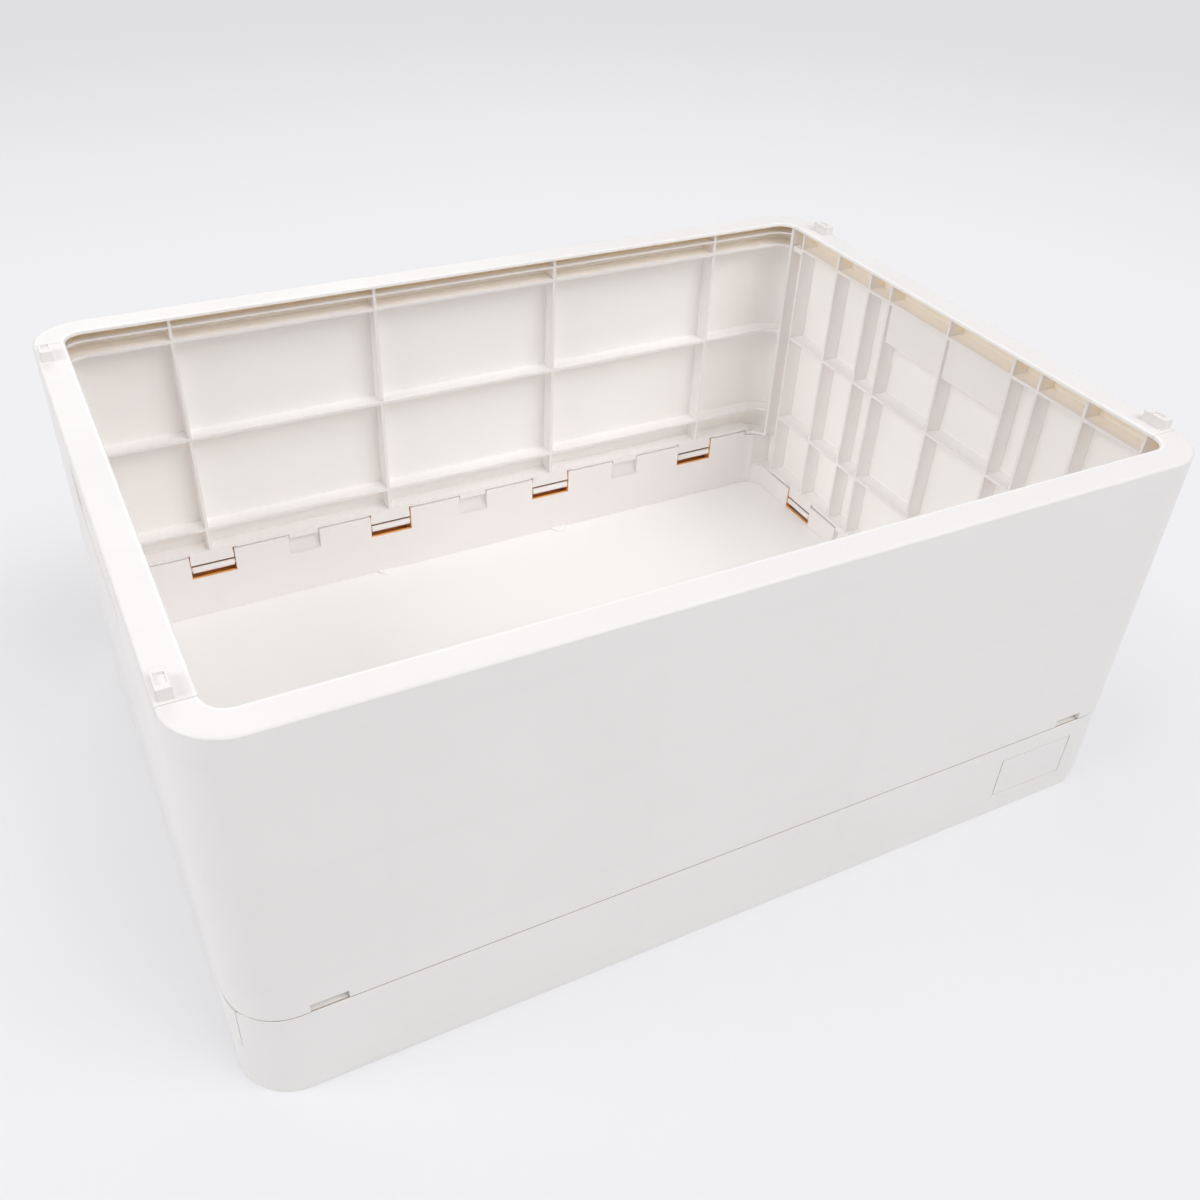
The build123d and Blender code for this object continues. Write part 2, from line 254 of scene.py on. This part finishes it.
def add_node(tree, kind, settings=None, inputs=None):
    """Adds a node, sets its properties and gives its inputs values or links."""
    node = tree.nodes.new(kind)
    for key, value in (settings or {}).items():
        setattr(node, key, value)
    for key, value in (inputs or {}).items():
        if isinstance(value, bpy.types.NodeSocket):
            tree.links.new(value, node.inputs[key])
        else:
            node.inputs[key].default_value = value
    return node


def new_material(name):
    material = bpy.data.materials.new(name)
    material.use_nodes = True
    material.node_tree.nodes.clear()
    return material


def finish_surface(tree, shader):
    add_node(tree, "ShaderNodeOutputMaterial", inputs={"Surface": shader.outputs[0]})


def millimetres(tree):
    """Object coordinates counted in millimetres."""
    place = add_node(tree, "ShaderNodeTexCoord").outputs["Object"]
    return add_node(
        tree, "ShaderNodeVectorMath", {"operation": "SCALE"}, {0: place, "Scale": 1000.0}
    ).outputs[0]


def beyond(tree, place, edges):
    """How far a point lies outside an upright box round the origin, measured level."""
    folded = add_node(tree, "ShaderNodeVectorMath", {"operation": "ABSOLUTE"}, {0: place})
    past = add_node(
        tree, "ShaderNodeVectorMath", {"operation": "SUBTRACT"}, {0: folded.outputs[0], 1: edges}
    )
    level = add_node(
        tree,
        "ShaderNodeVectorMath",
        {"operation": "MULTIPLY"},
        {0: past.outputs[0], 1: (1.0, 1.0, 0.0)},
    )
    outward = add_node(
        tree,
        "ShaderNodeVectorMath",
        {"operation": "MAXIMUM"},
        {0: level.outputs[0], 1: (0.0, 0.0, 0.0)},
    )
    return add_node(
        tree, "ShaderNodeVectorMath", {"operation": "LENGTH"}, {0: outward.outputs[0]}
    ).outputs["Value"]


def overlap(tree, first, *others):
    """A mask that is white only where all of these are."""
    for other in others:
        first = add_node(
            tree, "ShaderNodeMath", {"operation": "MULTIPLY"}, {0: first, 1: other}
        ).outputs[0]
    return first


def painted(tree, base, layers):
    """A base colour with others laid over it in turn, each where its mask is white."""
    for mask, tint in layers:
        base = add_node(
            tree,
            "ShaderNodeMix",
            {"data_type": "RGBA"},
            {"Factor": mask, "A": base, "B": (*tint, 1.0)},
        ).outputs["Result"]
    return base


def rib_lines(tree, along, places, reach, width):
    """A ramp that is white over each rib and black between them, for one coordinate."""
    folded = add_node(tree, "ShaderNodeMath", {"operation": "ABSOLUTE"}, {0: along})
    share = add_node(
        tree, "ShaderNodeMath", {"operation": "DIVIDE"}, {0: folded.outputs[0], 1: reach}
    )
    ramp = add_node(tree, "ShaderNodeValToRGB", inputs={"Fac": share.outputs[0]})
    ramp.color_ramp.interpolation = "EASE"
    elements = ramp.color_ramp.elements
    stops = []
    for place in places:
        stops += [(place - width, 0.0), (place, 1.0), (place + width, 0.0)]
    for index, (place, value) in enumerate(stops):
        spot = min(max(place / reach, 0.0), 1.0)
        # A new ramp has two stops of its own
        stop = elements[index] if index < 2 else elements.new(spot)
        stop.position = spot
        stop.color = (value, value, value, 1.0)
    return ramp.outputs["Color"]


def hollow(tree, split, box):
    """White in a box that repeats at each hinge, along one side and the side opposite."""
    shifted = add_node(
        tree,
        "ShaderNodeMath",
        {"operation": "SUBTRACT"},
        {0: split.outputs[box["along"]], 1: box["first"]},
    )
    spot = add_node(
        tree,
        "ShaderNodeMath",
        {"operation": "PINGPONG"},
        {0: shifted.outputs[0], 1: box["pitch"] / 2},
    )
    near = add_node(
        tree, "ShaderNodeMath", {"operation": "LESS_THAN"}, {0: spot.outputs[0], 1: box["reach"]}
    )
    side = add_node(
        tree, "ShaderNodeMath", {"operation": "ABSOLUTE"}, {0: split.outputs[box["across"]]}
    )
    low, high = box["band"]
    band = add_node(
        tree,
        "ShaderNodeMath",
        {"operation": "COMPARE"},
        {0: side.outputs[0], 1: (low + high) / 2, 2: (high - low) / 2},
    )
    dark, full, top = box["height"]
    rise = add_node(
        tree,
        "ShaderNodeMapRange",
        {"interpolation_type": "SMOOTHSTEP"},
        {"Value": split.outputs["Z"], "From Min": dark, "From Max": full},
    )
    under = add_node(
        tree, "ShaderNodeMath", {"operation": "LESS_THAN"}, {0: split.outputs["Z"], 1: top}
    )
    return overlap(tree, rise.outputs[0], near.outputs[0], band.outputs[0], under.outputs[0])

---

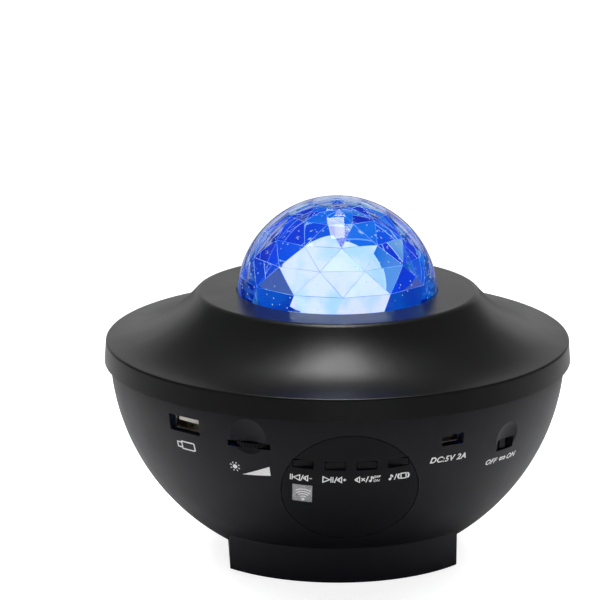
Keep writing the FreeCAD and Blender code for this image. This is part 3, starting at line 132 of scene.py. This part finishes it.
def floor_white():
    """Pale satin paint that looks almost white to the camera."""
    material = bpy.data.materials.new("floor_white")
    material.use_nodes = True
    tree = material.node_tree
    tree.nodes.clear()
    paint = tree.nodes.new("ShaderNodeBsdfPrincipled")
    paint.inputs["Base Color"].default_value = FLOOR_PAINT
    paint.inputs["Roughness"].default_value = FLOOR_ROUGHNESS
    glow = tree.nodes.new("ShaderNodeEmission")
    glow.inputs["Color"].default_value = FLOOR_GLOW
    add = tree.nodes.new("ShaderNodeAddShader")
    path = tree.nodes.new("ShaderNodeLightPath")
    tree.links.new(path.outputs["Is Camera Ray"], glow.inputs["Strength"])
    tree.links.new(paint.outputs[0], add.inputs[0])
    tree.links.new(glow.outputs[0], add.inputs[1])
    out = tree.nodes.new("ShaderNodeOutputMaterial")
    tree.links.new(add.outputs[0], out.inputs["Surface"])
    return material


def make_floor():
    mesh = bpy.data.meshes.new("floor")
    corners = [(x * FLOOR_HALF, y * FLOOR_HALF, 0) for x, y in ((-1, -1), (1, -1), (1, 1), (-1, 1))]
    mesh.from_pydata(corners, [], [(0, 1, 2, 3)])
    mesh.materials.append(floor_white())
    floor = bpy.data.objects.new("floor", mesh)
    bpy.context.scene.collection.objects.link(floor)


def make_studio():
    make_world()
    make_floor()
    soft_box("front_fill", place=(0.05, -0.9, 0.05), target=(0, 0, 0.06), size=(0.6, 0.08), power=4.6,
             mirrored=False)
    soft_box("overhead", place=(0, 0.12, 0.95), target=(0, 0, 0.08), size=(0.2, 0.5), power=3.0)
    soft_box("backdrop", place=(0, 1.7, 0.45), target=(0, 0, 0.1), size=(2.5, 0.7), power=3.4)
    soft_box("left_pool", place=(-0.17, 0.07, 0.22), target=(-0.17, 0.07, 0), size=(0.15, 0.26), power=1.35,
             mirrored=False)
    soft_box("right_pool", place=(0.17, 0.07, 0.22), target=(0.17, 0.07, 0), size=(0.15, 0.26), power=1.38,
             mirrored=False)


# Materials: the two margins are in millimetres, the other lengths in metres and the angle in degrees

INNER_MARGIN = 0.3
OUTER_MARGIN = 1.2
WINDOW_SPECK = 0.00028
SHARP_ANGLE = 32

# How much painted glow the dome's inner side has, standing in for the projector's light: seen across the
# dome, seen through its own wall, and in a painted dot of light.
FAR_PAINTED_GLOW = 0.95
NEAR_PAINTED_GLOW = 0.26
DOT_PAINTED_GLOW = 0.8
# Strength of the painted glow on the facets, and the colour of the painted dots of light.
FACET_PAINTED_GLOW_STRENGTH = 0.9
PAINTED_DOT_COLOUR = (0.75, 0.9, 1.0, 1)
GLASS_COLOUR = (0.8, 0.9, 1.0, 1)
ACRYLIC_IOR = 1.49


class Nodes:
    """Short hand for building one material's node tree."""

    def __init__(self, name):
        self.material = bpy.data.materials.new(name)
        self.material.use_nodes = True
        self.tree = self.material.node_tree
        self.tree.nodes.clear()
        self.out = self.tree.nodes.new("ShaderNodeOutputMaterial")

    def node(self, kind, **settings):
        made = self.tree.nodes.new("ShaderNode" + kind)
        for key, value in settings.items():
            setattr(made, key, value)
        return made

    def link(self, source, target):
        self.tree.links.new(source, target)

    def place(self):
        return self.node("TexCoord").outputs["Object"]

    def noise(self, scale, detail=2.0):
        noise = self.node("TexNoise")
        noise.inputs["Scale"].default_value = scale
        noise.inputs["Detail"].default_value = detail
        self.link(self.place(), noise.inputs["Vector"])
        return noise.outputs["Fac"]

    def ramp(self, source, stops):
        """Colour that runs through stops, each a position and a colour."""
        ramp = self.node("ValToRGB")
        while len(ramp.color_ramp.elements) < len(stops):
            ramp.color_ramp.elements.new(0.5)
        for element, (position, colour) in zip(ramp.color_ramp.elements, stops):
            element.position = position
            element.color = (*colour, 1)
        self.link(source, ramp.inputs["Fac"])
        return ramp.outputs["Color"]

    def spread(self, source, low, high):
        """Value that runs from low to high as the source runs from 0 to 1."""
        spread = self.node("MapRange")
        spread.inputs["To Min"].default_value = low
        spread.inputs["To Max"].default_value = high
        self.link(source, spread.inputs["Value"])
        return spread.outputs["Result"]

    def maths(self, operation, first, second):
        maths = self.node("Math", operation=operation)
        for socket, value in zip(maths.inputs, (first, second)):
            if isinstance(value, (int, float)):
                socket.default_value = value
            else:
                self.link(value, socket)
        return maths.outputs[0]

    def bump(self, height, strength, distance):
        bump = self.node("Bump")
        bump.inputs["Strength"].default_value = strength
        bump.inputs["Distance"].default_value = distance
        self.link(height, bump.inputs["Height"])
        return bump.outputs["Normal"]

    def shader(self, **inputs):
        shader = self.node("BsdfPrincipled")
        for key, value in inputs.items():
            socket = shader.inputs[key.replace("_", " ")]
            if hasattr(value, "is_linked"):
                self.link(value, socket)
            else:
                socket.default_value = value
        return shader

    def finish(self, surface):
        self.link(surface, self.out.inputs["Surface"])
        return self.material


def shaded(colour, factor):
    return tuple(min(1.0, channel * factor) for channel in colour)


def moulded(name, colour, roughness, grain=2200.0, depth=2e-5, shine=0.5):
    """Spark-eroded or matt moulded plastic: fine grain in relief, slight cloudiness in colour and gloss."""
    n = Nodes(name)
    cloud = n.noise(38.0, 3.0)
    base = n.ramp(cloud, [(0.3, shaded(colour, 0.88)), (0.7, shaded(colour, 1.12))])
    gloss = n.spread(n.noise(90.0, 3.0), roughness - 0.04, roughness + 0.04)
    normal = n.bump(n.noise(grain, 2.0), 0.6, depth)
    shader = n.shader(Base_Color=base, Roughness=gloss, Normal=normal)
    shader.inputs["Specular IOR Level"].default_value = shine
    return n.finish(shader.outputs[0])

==

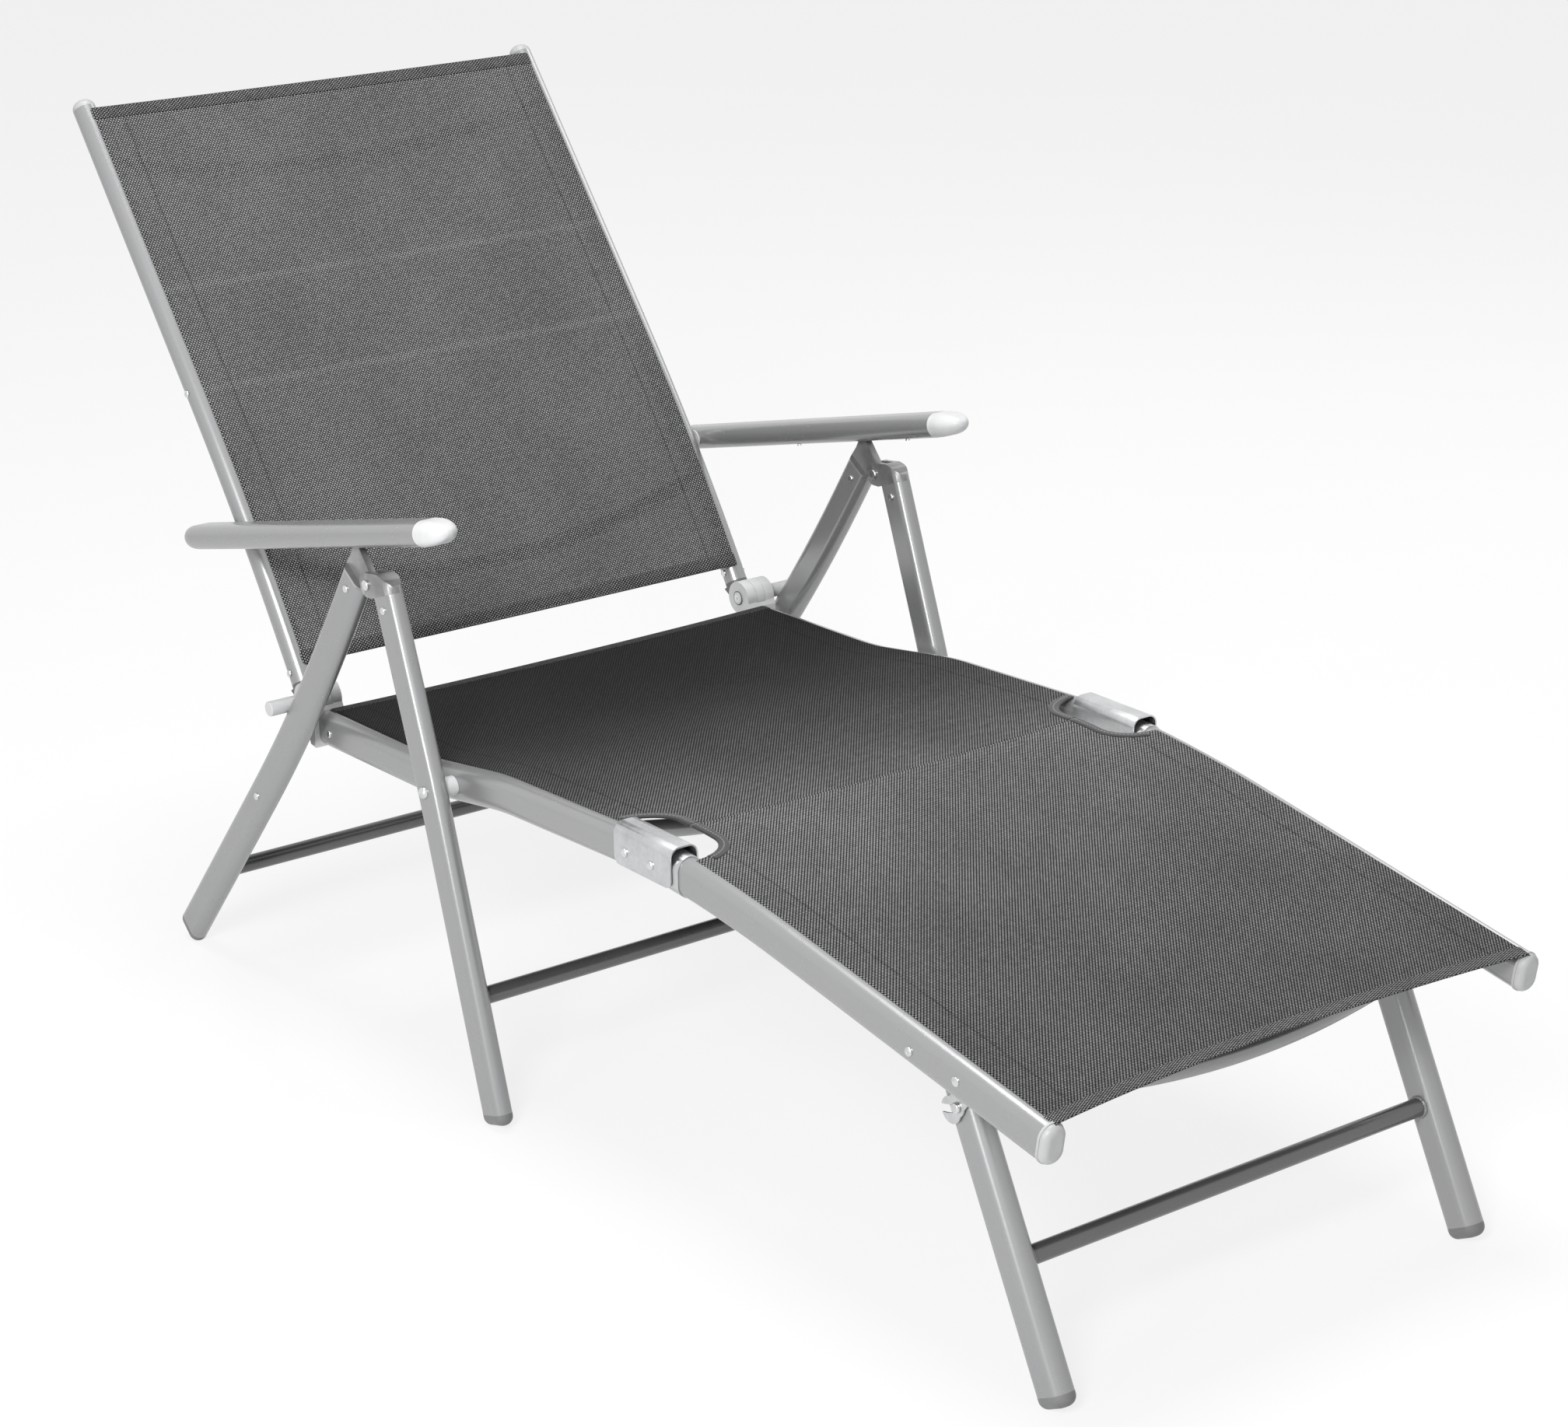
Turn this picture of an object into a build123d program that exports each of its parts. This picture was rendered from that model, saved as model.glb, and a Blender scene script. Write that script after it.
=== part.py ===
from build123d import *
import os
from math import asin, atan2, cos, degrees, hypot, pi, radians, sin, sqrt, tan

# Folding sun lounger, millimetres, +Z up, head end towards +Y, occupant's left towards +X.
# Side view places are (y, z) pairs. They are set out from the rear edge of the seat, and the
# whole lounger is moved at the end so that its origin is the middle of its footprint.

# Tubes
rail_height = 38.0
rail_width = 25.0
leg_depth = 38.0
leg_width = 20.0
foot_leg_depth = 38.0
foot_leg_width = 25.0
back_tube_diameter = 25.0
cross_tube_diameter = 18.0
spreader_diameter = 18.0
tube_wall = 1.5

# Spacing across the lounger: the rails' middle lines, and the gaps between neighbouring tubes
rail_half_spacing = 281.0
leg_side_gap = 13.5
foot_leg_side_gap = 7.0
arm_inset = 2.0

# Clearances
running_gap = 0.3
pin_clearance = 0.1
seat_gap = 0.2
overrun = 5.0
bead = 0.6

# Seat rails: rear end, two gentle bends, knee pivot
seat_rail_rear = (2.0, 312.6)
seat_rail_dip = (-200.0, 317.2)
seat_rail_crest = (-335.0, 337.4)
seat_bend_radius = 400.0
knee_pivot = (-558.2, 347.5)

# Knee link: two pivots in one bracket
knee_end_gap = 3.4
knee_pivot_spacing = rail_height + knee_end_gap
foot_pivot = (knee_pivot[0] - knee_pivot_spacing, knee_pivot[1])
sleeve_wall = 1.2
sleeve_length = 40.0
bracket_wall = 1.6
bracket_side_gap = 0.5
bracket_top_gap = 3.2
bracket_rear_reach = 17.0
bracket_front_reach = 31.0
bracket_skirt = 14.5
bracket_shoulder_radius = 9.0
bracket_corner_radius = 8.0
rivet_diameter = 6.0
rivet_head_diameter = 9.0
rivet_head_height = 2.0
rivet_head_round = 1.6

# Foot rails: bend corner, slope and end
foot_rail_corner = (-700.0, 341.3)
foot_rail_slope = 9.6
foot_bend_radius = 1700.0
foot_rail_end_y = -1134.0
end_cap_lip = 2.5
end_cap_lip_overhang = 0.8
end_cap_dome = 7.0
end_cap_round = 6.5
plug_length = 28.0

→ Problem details
Take the listing above and repeat exactly the lines from the one containing "Turn this picture" through the one containing "knee_pivot = (-558.2, 347.5)", both included.

→ Exercise solution
Turn this picture of an object into a build123d program that exports each of its parts. This picture was rendered from that model, saved as model.glb, and a Blender scene script. Write that script after it.
=== part.py ===
from build123d import *
import os
from math import asin, atan2, cos, degrees, hypot, pi, radians, sin, sqrt, tan

# Folding sun lounger, millimetres, +Z up, head end towards +Y, occupant's left towards +X.
# Side view places are (y, z) pairs. They are set out from the rear edge of the seat, and the
# whole lounger is moved at the end so that its origin is the middle of its footprint.

# Tubes
rail_height = 38.0
rail_width = 25.0
leg_depth = 38.0
leg_width = 20.0
foot_leg_depth = 38.0
foot_leg_width = 25.0
back_tube_diameter = 25.0
cross_tube_diameter = 18.0
spreader_diameter = 18.0
tube_wall = 1.5

# Spacing across the lounger: the rails' middle lines, and the gaps between neighbouring tubes
rail_half_spacing = 281.0
leg_side_gap = 13.5
foot_leg_side_gap = 7.0
arm_inset = 2.0

# Clearances
running_gap = 0.3
pin_clearance = 0.1
seat_gap = 0.2
overrun = 5.0
bead = 0.6

# Seat rails: rear end, two gentle bends, knee pivot
seat_rail_rear = (2.0, 312.6)
seat_rail_dip = (-200.0, 317.2)
seat_rail_crest = (-335.0, 337.4)
seat_bend_radius = 400.0
knee_pivot = (-558.2, 347.5)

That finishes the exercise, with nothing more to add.